The limiting factors are (1) the seeing conditions and (2) the light grasp. You can do a lot with a top of the line 4.5" clear aperture refractor, but you cannot do everything. Of course, no telescope can do everything; there is always the possibility of a bigger or better view with larger, more specialized and more expensive equipment.
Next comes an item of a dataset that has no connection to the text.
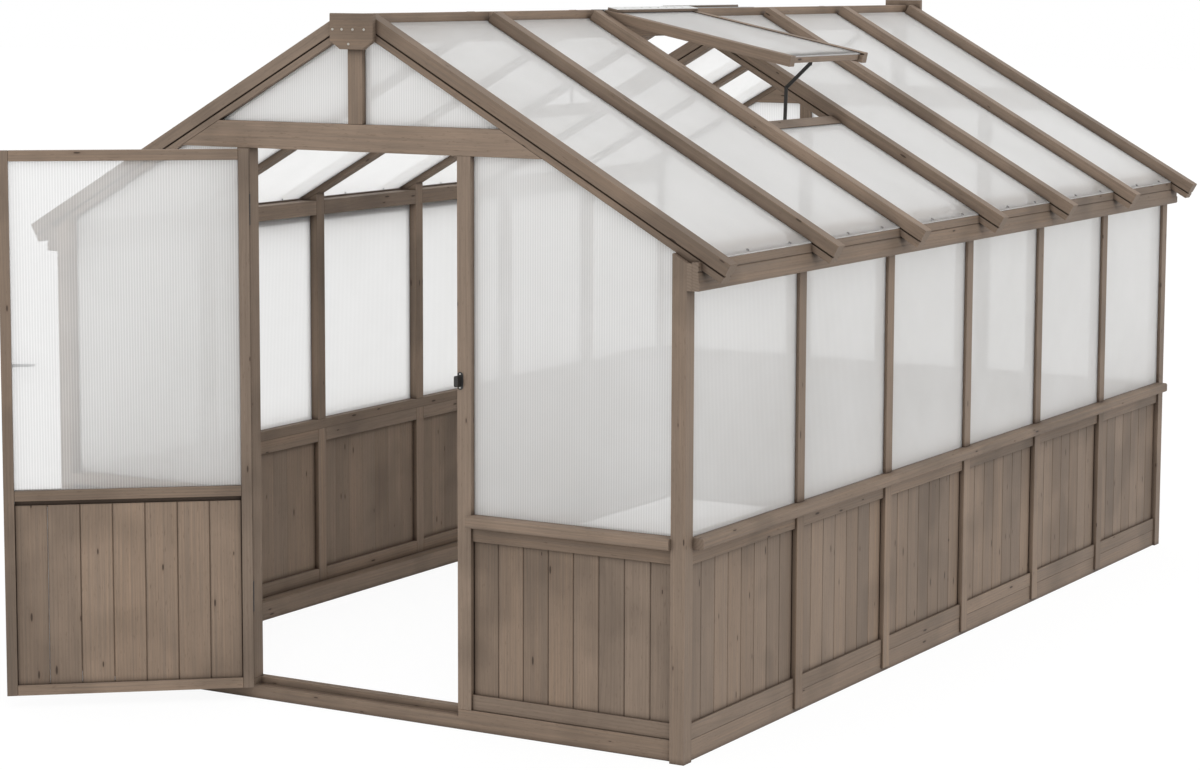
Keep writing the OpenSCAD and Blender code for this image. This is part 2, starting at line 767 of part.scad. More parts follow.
// local X from the hinge pin down the lid, local Z square to it
module on_lid(fall) {
  translate([lid_pin_x, 0, lid_pin_z]) rotate([0, fall, 0]) children();
}
module lid_frame(bay) {
  low = roof_low(bay) + lid_play;
  high = roof_high(bay) - lid_play;
  w = lid_rail_width;
  on_lid(lid_fall) {
    difference() {
      union() {
        for (y = [low, high - w]) block(lid_start, lid_length, y, y + w, lid_low, lid_top);
        block(lid_start, lid_start + w, low + w + touch, high - w - touch, lid_low, lid_top);
      }
      block(lid_start + w - groove_depth, lid_length + over, low + w - groove_depth,
        high - w + groove_depth, lid_sheet_low - groove_play, lid_sheet_top + groove_play);
    }
    block(lid_front_start, lid_front_end, low + w + touch, high - w - touch,
      lid_sheet_low - lid_front_depth, lid_sheet_low);
    difference() {
      block(batten_start, batten_start + batten_width, bay_middle(bay) - strip_length / 2,
        bay_middle(bay) + strip_length / 2, lid_top + touch, lid_top + batten_height);
      strip_bores(bay);
    }
  }
}
module lid_sheet(bay) {
  edge = lid_play + lid_rail_width - seat;
  on_lid(lid_fall) block(lid_start + lid_rail_width - seat, lid_front_end,
    roof_low(bay) + edge, roof_high(bay) - edge, lid_sheet_low, lid_sheet_top);
}
module strip_bores(bay) {
  for (i = [0 : strip_holes - 1]) translate([batten_start + batten_width / 2,
    bay_middle(bay) + (i - (strip_holes - 1) / 2) * strip_pitch, lid_top - over])
      cylinder(h = batten_height + strip_thickness + 2 * over, r = strip_hole_radius);
}
module vent_strip(bay) {
  on_lid(lid_fall) difference() {
    block(batten_start, batten_start + batten_width, bay_middle(bay) - strip_length / 2,
      bay_middle(bay) + strip_length / 2, lid_top + batten_height,
      lid_top + batten_height + strip_thickness);
    strip_bores(bay);
  }
}
module lid_bracket(bay) {
  y = stay_y(bay);
  low = lid_sheet_low - lid_front_depth;
  start = lid_pivot_s - cheek_edge;
  on_lid(lid_fall) difference() {
    union() {
      block(start, lid_front_start + bracket_lap, y - bracket_width / 2,
        y + bracket_width / 2, low - bracket_thickness, low);
      block(start, lid_pivot_s + lid_cheek_edge, y + cheek_gap,
        y + cheek_gap + bracket_thickness, lid_pivot_n - cheek_edge,
        low - bracket_thickness / 2);
    }
    translate([lid_pivot_s, y - bore_length / 2, lid_pivot_n]) rotate([-90, 0, 0])
      cylinder(h = bore_length, r = rivet_radius + bore_play);
  }
}
function lid_pivot_at(fall) = [lid_pin_x + lid_pivot_s * cos(fall) + lid_pivot_n * sin(fall),
  lid_pin_z - lid_pivot_s * sin(fall) + lid_pivot_n * cos(fall)];
lid_pivot = lid_pivot_at(lid_fall);
base_pivot = [base_pivot_s * cos(slope) + base_pivot_n * sin(slope),
  apex_height - base_pivot_s * sin(slope) + base_pivot_n * cos(slope)];
widest_gap = norm(lid_pivot_at(slope - vent_travel) - base_pivot);
link_length = norm([widest_gap / 2, elbow_stand]);
pivot_gap = norm(lid_pivot - base_pivot);
pivot_angle = atan2(lid_pivot[1] - base_pivot[1], lid_pivot[0] - base_pivot[0]);
bend = acos(pivot_gap / 2 / link_length);
elbow = base_pivot + polar(link_length, pivot_angle + bend);
// a flat link between two points in the XZ plane, occupying y0 to y1
module link(a, b, y0, y1) {
  d = b - a;
  translate([a[0], 0, a[1]]) rotate([0, -atan2(d[1], d[0]), 0]) {
    block(0, norm(d), y0, y1, -link_width / 2, link_width / 2);
    for (x = [0, norm(d)]) translate([x, y0, 0]) rotate([-90, 0, 0])
      cylinder(h = y1 - y0, r = link_width / 2);
  }
}
module pin_at(p, y0, y1, r) {
  translate([p[0], y0, p[1]]) rotate([-90, 0, 0]) cylinder(h = y1 - y0, r = r);
}
module base_bracket(bay) {
  y = stay_y(bay);
  on_slope() difference() {
    union() {
      block(trimmer_start - bracket_thickness, trimmer_start, y - bracket_width,
        y + bracket_width, base_pivot_n - cheek_edge, -trimmer_drop - base_plate_drop);
      block(base_pivot_s - cheek_edge, trimmer_start, y - cheek_gap - bracket_thickness,
        y - cheek_gap, base_pivot_n - cheek_edge, base_pivot_n + cheek_edge);
    }
    translate([base_pivot_s, y - bore_length / 2, base_pivot_n]) rotate([-90, 0, 0])
      cylinder(h = bore_length, r = rivet_radius + bore_play);
  }
}
module stay_base_brackets() {
  color("#3a3a3a") {
    base_bracket(right_vent_bay);
    mirror([1, 0, 0]) base_bracket(left_vent_bay);
  }
}
module lower_link(bay) {
  translate([0, stay_y(bay), 0]) {
    link(base_pivot, elbow, -rivet_play - link_thickness, -rivet_play);
    pin_at(base_pivot, -cheek_gap - bracket_thickness - rivet_end, -rivet_play - hair,
      rivet_radius);
    pin_at(elbow, -rivet_play - link_thickness - rivet_head_height, -rivet_play - hair,
      rivet_head);
  }
}
module upper_link(bay) {
  translate([0, stay_y(bay), 0]) {
    link(lid_pivot, elbow, rivet_play, rivet_play + link_thickness);
    pin_at(lid_pivot, rivet_play + hair, cheek_gap + bracket_thickness + rivet_end,
      rivet_radius);
    pin_at(elbow, rivet_play + hair, rivet_play + link_thickness + rivet_head_height,
      rivet_head);
  }
}

module at_pin() {
  translate([door_edge - doorway_edge(-1), -half_timber - leaf_lift, 0]) children();
}
module on_door() {
  at_pin() rotate([0, 0, -door_open]) children();
}
module door_frame() {
  x0 = door_edge;
  x1 = door_edge + door_width;
  y0 = door_outer;
  y1 = door_inner;
  ym = (y0 + y1) / 2;
  mid = mid_rail_top - stile_width;
  color("#7c6b5c") on_door() {
    for (x = [x0, x1 - stile_width]) difference() {
      block(x, x + stile_width, y0, y1, door_bottom, door_top);
      block(x0 + stile_width - groove_depth, x1 - stile_width + groove_depth,
        ym - half_board_groove, ym + half_board_groove,
        door_bottom + stile_width - groove_depth, mid - door_slot);
      block(x0 + stile_width - groove_depth, x1 - stile_width + groove_depth,
        ym - half_groove, ym + half_groove, mid_rail_top - groove_depth,
        door_top - stile_width + groove_depth);
      if (x > x0) translate([x1 - stile_width / 2, y0 - over, lever_height])
        rotate([-90, 0, 0]) cylinder(h = over + spindle_depth + spindle_play,
          r = spindle_radius + spindle_play);
    }
    difference() {
      union() {
        for (z = [door_bottom, mid, door_top - stile_width])
          block(x0 + stile_width + touch, x1 - stile_width - touch, y0, y1,
            z, z + stile_width);
        block(x0 + stile_width + touch, x1 - stile_width - touch, y0,
          ym - half_board_groove, mid - door_slot - seat, mid + hair);
      }
      block(x0, x1, ym - half_board_groove, ym + half_board_groove,
        door_bottom + stile_width - groove_depth, mid - door_slot);
      block(x0, x1, ym - half_groove, ym + half_groove, mid_rail_top - groove_depth,
        door_top - stile_width + groove_depth);
    }
  }
}
module door_boards() {
  width = (door_width - 2 * stile_width) / door_board_count;
  color("#74645a") on_door() translate([0, (door_outer + door_inner) / 2, 0])
    for (i = [0 : door_board_count - 1])
      translate([door_edge + stile_width + (i + 1) * width, 0, 0]) rotate([0, 0, 180])
        board(width, door_bottom + stile_width - seat,
          mid_rail_top - stile_width - door_slot - touch);
}
module door_pane() {
  ym = (door_outer + door_inner) / 2;
  color("#dfe5e6", 0.5) on_door() block(door_edge + stile_width - seat,
    door_edge + door_width - stile_width + seat, ym - half_sheet, ym + half_sheet,
    mid_rail_top - seat, door_top - stile_width + seat);
}
module door_lever() {
  color("#8b8d90") on_door() {
    translate([door_edge + door_width - stile_width / 2, 0, lever_height]) {
      translate([0, door_outer - lever_stand, 0]) rotate([-90, 0, 0])
        cylinder(h = lever_stand + spindle_depth, r = spindle_radius);
      translate([0, door_outer - rose_thickness - rose_play, 0]) rotate([-90, 0, 0])
        cylinder(h = rose_thickness, r = rose_radius);
      translate([0, door_outer - lever_stand + lever_sink, 0]) rotate([90, 0, 0]) {
        linear_extrude(lever_depth) polygon([[0, -lever_root / 2], [0, lever_root / 2],
          [lever_nose - lever_length, lever_tip / 2],
          [-lever_length, (lever_tip - lever_nose) / 2],
          [-lever_length, (lever_nose - lever_tip) / 2],
          [lever_nose - lever_length, -lever_tip / 2]]);
        cylinder(h = lever_depth, r = (lever_root + lever_nose) / 2);
      }
    }
  }
}
module knuckle(z0, z1) {
  translate([0, 0, z0]) cylinder(h = z1 - z0, r = pin_radius);
}
// one leaf from the pin out to the right, with knuckles on the thirds given by their places
module leaf(z, thirds) {
  third = leaf_height / 3;
  block(leaf_lift, leaf_width, leaf_lift - leaf_thickness, leaf_lift, z - leaf_height / 2,
    z + leaf_height / 2);
  for (s = thirds) {
    low = z + (s - 0.5) * third + knuckle_gap / 2;
    high = z + (s + 0.5) * third - knuckle_gap / 2;
    knuckle(low, high);
    block(0, leaf_lift + hair, leaf_lift - leaf_thickness, leaf_lift, low, high);
  }
}
module hinge_leaves_door() {
  color("#33302e") on_door() for (z = [hinge_low, hinge_high]) leaf(z, [0]);
}
module hinge_leaves_jamb() {
  color("#33302e") at_pin() mirror([1, 0, 0]) for (z = [hinge_low, hinge_high])
    leaf(z, [-1, 1]);
}
module keeper_outline(play) {
  r = keeper_width / 2 + play;
  straight = keeper_height - keeper_width;
  translate([keeper_width / 2, 0]) {
    square([2 * r, straight], center = true);
    for (s = [-1, 1]) translate([0, s * straight / 2]) circle(r);
  }
}
module catch_outline() {
  reach = catch_height / 2 - catch_corner;
  for (x = [catch_corner, catch_width - catch_corner]) for (s = [-1, 1])
    translate([x, s * reach]) circle(catch_corner);
  translate([0, -reach]) square([catch_width, 2 * reach]);
  translate([catch_corner, -catch_height / 2])
    square([catch_width - 2 * catch_corner, catch_height]);
}
module at_keeper() {
  translate([doorway_edge(1), -half_timber, keeper_z]) rotate([90, 0, 0]) children();
}
module latch_keeper() {
  color("#2f2d2c") at_keeper() {
    translate([0, 0, -keeper_thickness]) linear_extrude(keeper_thickness) keeper_outline(0);
    translate([catch_start, 0, -hair]) linear_extrude(catch_depth + hair) catch_outline();
  }
}

corner_posts(-1);  // corner_posts_left
corner_posts(1);  // corner_posts_right
base_sills_long();
base_sills_short();
wall_studs(-1);  // wall_studs_left
wall_studs(1);  // wall_studs_right
wall_rails(-1);  // wall_rails_left
wall_rails(1);  // wall_rails_right
wall_boards(-1);  // wall_boards_left
wall_boards(1);  // wall_boards_right
sill_cap(-1);  // sill_cap_left
sill_cap(1);  // sill_cap_right
header_rails(-1);  // header_rails_left
header_rails(1);  // header_rails_right
eave_boards(-1);  // eave_boards_left
eave_boards(1);  // eave_boards_right
wall_panes(-1);  // wall_panes_left
wall_panes(1);  // wall_panes_right
front_jambs();
front_rails();
front_boards(-1);  // front_boards_left
front_boards(1);  // front_boards_right
front_caps();
front_panes();
back_studs();
back_rails();
back_boards();
back_caps();
back_panes();
gable_frames();
ridge_beam();
ridge_plates();
plate_screws();
rafters(-1);  // rafters_left
rafters(1);  // rafters_right
roof_sheets(-1, left_vent_bay);  // roof_sheets_left
roof_sheets(1, right_vent_bay);  // roof_sheets_right
sheet_screws();
vent_trimmers();
vent_hinges();
stay_base_brackets();
latch_keeper();
hinge_leaves_jamb();
hinge_leaves_door();
door_frame();
door_boards();
door_pane();
door_lever();
color("#786859") mirror([1, 0, 0]) lid_frame(left_vent_bay);  // vent_frame_left
color("#786859") lid_frame(right_vent_bay);  // vent_frame_right
color("#dfe5e6", 0.5) mirror([1, 0, 0]) lid_sheet(left_vent_bay);  // vent_sheet_left
color("#dfe5e6", 0.5) lid_sheet(right_vent_bay);  // vent_sheet_right
color("#c9cac8") mirror([1, 0, 0]) vent_strip(left_vent_bay);  // vent_strip_left
color("#c9cac8") vent_strip(right_vent_bay);  // vent_strip_right
color("#9a9b9c") mirror([1, 0, 0]) lid_bracket(left_vent_bay);  // vent_bracket_left
color("#9a9b9c") lid_bracket(right_vent_bay);  // vent_bracket_right
color("#2b2b2b") mirror([1, 0, 0]) lower_link(left_vent_bay);  // stay_lower_link_left
color("#2b2b2b") lower_link(right_vent_bay);  // stay_lower_link_right
color("#2b2b2b") mirror([1, 0, 0]) upper_link(left_vent_bay);  // stay_upper_link_left
color("#2b2b2b") upper_link(right_vent_bay);  // stay_upper_link_right
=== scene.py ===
"""Looks for a wooden greenhouse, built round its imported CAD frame.

Laid out as an add-on: settings in property groups, one operator for each group of pieces and one
for the stage, and a panel that lists them. Run as a script, it calls them all in order.
"""

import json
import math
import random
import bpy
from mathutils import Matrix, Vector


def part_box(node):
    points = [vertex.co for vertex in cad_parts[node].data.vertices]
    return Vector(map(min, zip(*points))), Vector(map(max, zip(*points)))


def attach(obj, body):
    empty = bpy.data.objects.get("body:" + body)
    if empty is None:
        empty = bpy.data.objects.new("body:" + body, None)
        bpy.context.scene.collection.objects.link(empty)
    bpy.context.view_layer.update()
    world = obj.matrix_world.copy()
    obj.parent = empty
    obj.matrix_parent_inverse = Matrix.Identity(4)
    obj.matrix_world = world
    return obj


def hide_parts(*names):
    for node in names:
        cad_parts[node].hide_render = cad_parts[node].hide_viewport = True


bl_info = {
    "name": "Wooden greenhouse",
    "version": (1, 0, 0),
    "blender": (4, 5, 0),
    "location": "3D View > Sidebar > Greenhouse",
    "description": "Dresses the packed greenhouse with stained timber, sheets and fittings",
    "category": "Object",
}

import bmesh
import bpy
from bpy.props import FloatProperty, FloatVectorProperty, IntProperty, PointerProperty
from mathutils import Matrix, Vector

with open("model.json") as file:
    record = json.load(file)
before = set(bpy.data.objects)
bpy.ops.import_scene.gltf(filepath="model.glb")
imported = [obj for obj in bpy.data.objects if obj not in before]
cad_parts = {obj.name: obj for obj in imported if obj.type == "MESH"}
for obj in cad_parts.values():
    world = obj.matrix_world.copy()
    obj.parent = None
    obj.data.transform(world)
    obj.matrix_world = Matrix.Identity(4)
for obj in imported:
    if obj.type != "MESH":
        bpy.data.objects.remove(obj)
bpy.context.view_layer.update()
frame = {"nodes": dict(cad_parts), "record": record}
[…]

We would estimate that the comparative viewing performance of the SV115T in good viewing conditions is about equal to a 6" f/8 reflector; its superior optics makes up for the reflector's considerably greater light grasp. A larger reflector, say in the 8" f/8 range, will generally outperform the SV115T under a dark sky in good viewing conditions. It may not be as contrasty or have the same visual snap, but it will reveal dimmer objects. Of course, that is only true if the seeing conditions permit such faint objects to be visible in the first place, which unfortunately is often not the case.
On the other hand, medium size refractors are easier to handle, maintain and set-up than big reflectors and less subject to damage from handling and transportation. Refractors very seldom (usually never) require collimation. They are therefore likely to be used more frequently. One thing is for sure: if it is too much trouble to set-up your telescope, you won't see anything through it. That is why we ordered the convenient Stellarvue MG alt-azimuth mount with the SV115T, even though we already had a good German EQ mounts on hand. An AZ mount requires no alignment; it is a "grab and go" type of mount that encourages the scope to be used for quick looks at anything that appears interesting.
One of Stellarvue owner/designer Vic Maris' stated philosophies is, "a telescope that is easy to use will be used often." During our many years of involvement with amateur astronomical telescopes, we have found this to be very true. The SV115T is a nearly perfect blend of convenience, portability and light grasp in a beautifully made, top quality telescope with stunning optical performance.